Nine in ten adults now have internet access - up from a third in 2006 - while three-quarters use the web on-the-go, according to figures from the Office for National Statistics
Internet access has become a staple of modern life across the globe and it’s no different in the UK.
A new study by the country’s Office for National Statistics (ONS) has put this trend into numbers and highlighted just how reliant we are on the technology.
The Internet Access Survey was first introduced in 1998 and has since then evolved, turning into an annual publication in 2006.
Drawing on its historical data, this latest release offers comparisons with previous years to paint a retrospective picture of how Brits use the internet – and how much.
Here are five key takeaways from the report.
9 out of 10 households have internet access
Ninety percent of all households in the UK reported they had internet access in 2018, an increase of 1% since 2016, 10% since 2012 and 33% since 2006.
Fixed broadband is the most popular choice and has been since 2015, with 98% of connected households using this type of internet connection in 2018.
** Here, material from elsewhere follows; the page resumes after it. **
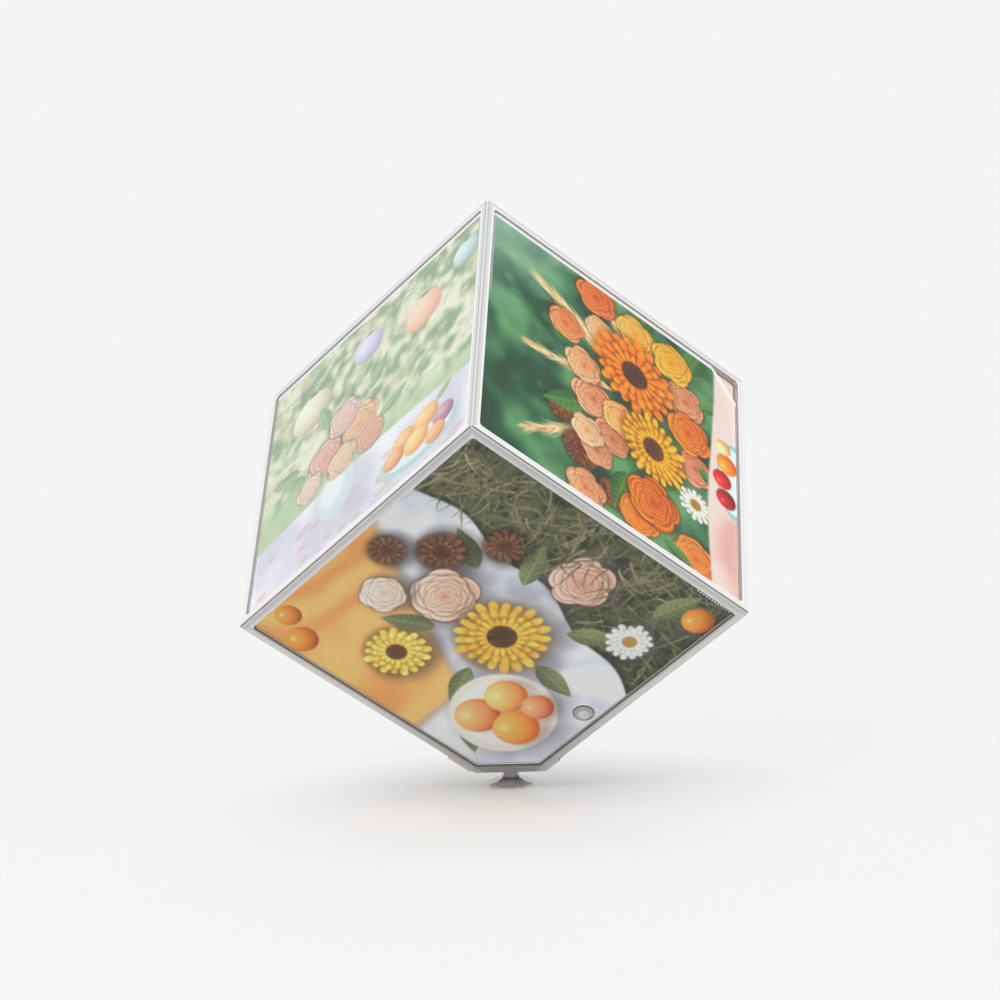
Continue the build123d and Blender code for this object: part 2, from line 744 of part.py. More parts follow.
motor_screw_places = [
    (motor_place[0] + motor_screw_reach, motor_place[1]),
    (motor_place[0] - motor_screw_reach, motor_place[1]),
]
with BuildPart() as gearbox_top:
    with BuildSketch(Plane.XY.offset(frame_top)) as top_outline:
        with Locations(*frame_places):
            Circle(lobe_radius)
        with Locations(motor_place):
            Circle(motor_radius)
        make_hull()
    extrude(top_outline.sketch, amount=plate_thickness)
    post(frame_places, frame_screw_radius, frame_top, plate_top, Mode.SUBTRACT)
    post([axis_place, second_axle_place], axle_radius, frame_top, plate_top, Mode.SUBTRACT)
    post([motor_place], motor_nose_radius, frame_top, plate_top, Mode.SUBTRACT)
    post(motor_screw_places, motor_screw_radius, frame_top, plate_top, Mode.SUBTRACT)
gearbox_top.part.label = "gearbox_top"
export_step(gearbox_top.part, "parts/gearbox_top.step")

with BuildPart() as gear_axles:
    post([second_axle_place], axle_radius, frame_base, plate_top)
    post([axis_place], axle_radius, level_2, plate_top)
gear_axles.part.label = "gear_axles"
export_step(gear_axles.part, "parts/gear_axles.step")

with BuildPart() as gearbox_screws:
    post(frame_places, frame_screw_radius, frame_base - frame_screw_bite, plate_top)
    post(frame_places, frame_screw_head_radius, plate_top, plate_top + frame_screw_head_height)
gearbox_screws.part.label = "gearbox_screws"
export_step(gearbox_screws.part, "parts/gearbox_screws.step")

# Motor
can_top = plate_top + motor_length
with BuildPart() as motor_can:
    with BuildSketch(Plane.XY.offset(plate_top)) as can_outline:
        with Locations(motor_place):
            Circle(motor_radius)
            Rectangle(2 * motor_radius, 2 * motor_half_width, mode=Mode.INTERSECT)
    extrude(can_outline.sketch, amount=motor_length)
    post([motor_place], motor_nose_radius, plate_top - motor_nose_height, plate_top)
    shaft_hole_radius = motor_shaft_radius + running_gap
    nose_bottom = plate_top - motor_nose_height
    post([motor_place], shaft_hole_radius, nose_bottom, can_top, Mode.SUBTRACT)
    screw_depth = motor_screw_length - plate_thickness
    post(motor_screw_places, motor_screw_radius, plate_top, plate_top + screw_depth, Mode.SUBTRACT)
motor_can.part.label = "motor_can"
export_step(motor_can.part, "parts/motor_can.step")

with BuildPart() as motor_endcap:
    with BuildSketch(Plane.XY.offset(can_top)) as cap_outline:
        with Locations(motor_place):
            Circle(motor_radius - endcap_inset)
            flat_width = 2 * (motor_half_width - endcap_inset)
            Rectangle(2 * motor_radius, flat_width, mode=Mode.INTERSECT)
    extrude(cap_outline.sketch, amount=endcap_thickness)
    post([motor_place], shaft_hole_radius, can_top, can_top + shaft_tail, Mode.SUBTRACT)
motor_endcap.part.label = "motor_endcap"
export_step(motor_endcap.part, "parts/motor_endcap.step")

with BuildPart() as motor_shaft:
    post([motor_place], motor_shaft_radius, level_3, can_top + shaft_tail - thrust_gap)
motor_shaft.part.label = "motor_shaft"
export_step(motor_shaft.part, "parts/motor_shaft.step")

with BuildPart() as motor_screws:
    post(motor_screw_places, motor_screw_radius, frame_top, frame_top + motor_screw_length)
    head_low = frame_top - motor_screw_head_height
    post(motor_screw_places, motor_screw_head_radius, head_low, frame_top)
motor_screws.part.label = "motor_screws"
export_step(motor_screws.part, "parts/motor_screws.step")
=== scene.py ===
from math import cos, pi, radians, sin, sqrt

import bmesh
import bpy
import numpy as np
from mathutils import Matrix, Vector


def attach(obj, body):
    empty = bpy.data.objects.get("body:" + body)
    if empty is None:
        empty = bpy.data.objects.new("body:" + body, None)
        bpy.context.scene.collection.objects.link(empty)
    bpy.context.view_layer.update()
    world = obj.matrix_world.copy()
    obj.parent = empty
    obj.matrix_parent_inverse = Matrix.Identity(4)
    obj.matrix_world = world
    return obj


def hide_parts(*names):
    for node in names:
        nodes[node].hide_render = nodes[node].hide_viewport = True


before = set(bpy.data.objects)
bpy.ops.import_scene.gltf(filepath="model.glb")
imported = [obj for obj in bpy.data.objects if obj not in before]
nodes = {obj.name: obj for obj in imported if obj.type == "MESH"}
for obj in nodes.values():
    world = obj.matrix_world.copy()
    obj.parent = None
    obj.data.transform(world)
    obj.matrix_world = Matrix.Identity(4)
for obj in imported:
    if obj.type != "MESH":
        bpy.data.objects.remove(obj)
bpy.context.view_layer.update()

# Sizes in metres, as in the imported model
mm = 0.001
cube_side = 90 * mm
corner_cut = 13.6 * mm
foot_height = 4.9 * mm
weld = 0.001 * mm

# Cube edges that leave the corner over the foot, and the planes of the six faces
reach_share = sqrt(2 / 3)
rise_share = sqrt(1 / 3)


def edge_direction(azimuth):
    """The direction of the cube edge that leaves the foot corner at this azimuth."""
    turn = radians(azimuth)
    return Vector((reach_share * cos(turn), reach_share * sin(turn), rise_share))


edges = [edge_direction(azimuth) for azimuth in (-150, -30, 90)]
edge_left, edge_right, edge_back = edges
foot_corner = Vector((0, 0, foot_height - corner_cut * rise_share))
top_corner = foot_corner + (edge_left + edge_right + edge_back) * cube_side
cube_middle = (foot_corner + top_corner) / 2

# Each face: its corner, the directions of its two edges there, and the way out
faces = {
    "lower_front": (foot_corner, edge_right, edge_left, -edge_back),
    "lower_right": (foot_corner, edge_back, edge_right, -edge_left),
    "lower_left": (foot_corner, edge_left, edge_back, -edge_right),
    "upper_left": (top_corner, -edge_right, -edge_back, edge_left),
    "upper_right": (top_corner, -edge_back, -edge_left, edge_right),
    "upper_back": (top_corner, -edge_left, -edge_right, edge_back),
}


def face_matrix(face):
    """From a face's own coordinates, +Z outwards, to the frame."""
    corner, *axes = faces[face]
    return Matrix.Translation(corner) @ Matrix(axes).transposed().to_4x4()


def add_object(name, data):
    """Puts an object with this data into the scene."""
    thing = bpy.data.objects.new(name, data)
    bpy.context.scene.collection.objects.link(thing)
    return thing


def mesh_from(shape, name, *materials):
    """Ends a bmesh as a mesh with these materials."""
    data = bpy.data.meshes.new(name)
    shape.to_mesh(data)
    shape.free()
    for material in materials:
        data.materials.append(material)
    return data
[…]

The type of household with the lowest percentage of internet access were those with one adult aged 65 and over, with 59%, but this category is also the fastest growing with an increase of 23% since 2012 – more than double the national average of 10%.
Every single surveyed household with a child also has an internet connection.
Three-quarters of adults access the internet “on the go”
Some 77% of UK adults used the internet while on the move using a smartphone, laptop, table or other handheld device.
For adults between 25 to 34, that metric was much higher – 97% – while for those over 65 it was far lower – just 39%.
Smartphones were the most popular devices used on the go, accounting for 72% of the usage, representing a rise of 19% since 2013.
Just 27% of adults used a tablet to access the internet, while only 23% opted for a laptop to keep them connected on the move.
Other handheld devices – including personal digital assistants, MP3 and e-book readers – experienced a 50% decline since 2017, with just 7% of adults using them to access the internet away from home.
Sending or receiving emails was the most common internet activity in 2018, with 84% of adults using the technology.
Looking up information about goods or services came in second with 77%, a considerable increase from 71% in 2017.
The proportion of adults who watch videos on demand from services like Netflix has risen from 29% in 2016 to 46% so far this year, while those who use online video streaming services like YouTube increased from 47% to 62% over the same period.
A total of 69% of adult women in the UK used the internet for social networking and 59% used it to look for health-related information, while men registered 60% and 50% in the same metrics, respectively.
The percentage of adult men who used internet access to watch YouTube was significantly higher than women, 69% to 56%, and men also download more games than women – 36% compared with 26%.
Of all UK employees aged 35 to 44, 83% use computers or a portable device at work – the highest percentage across all age brackets in 2018.
For those between 16 and 24, some 51% needed to learn how to use new software or digital equipment in the last 12 months for their jobs, as opposed to just 15% of employed adults aged 65 and over.
As part of the report employed respondents were asked how competent they felt they were relating to computer, software or application use at work, with 70% feeling they already possessed the required knowledge to do their job.
Only 22% felt they have the skills to do a job that requires greater expertise, with those aged 16 to 24 and 65-plus scoring the lowest of all age groups for this metric with just 10% each.
Although smartphones were widely used to access the internet throughout the UK in 2018, 26% of users didn’t have smartphone security – while 24% did but were not aware of the fact.
Just 2% of UK adults lost information or data as a direct result of a virus or hostile programme.
Meanwhile, only 3% said they didn’t use apps and the same proportion reported they didn’t know there is an option to refuse access to personal data when using or installing one.
Just over two-thirds of 16 to 24-year-olds chose to do this at least once in the last 12 months, compared to just 31% of those over 65.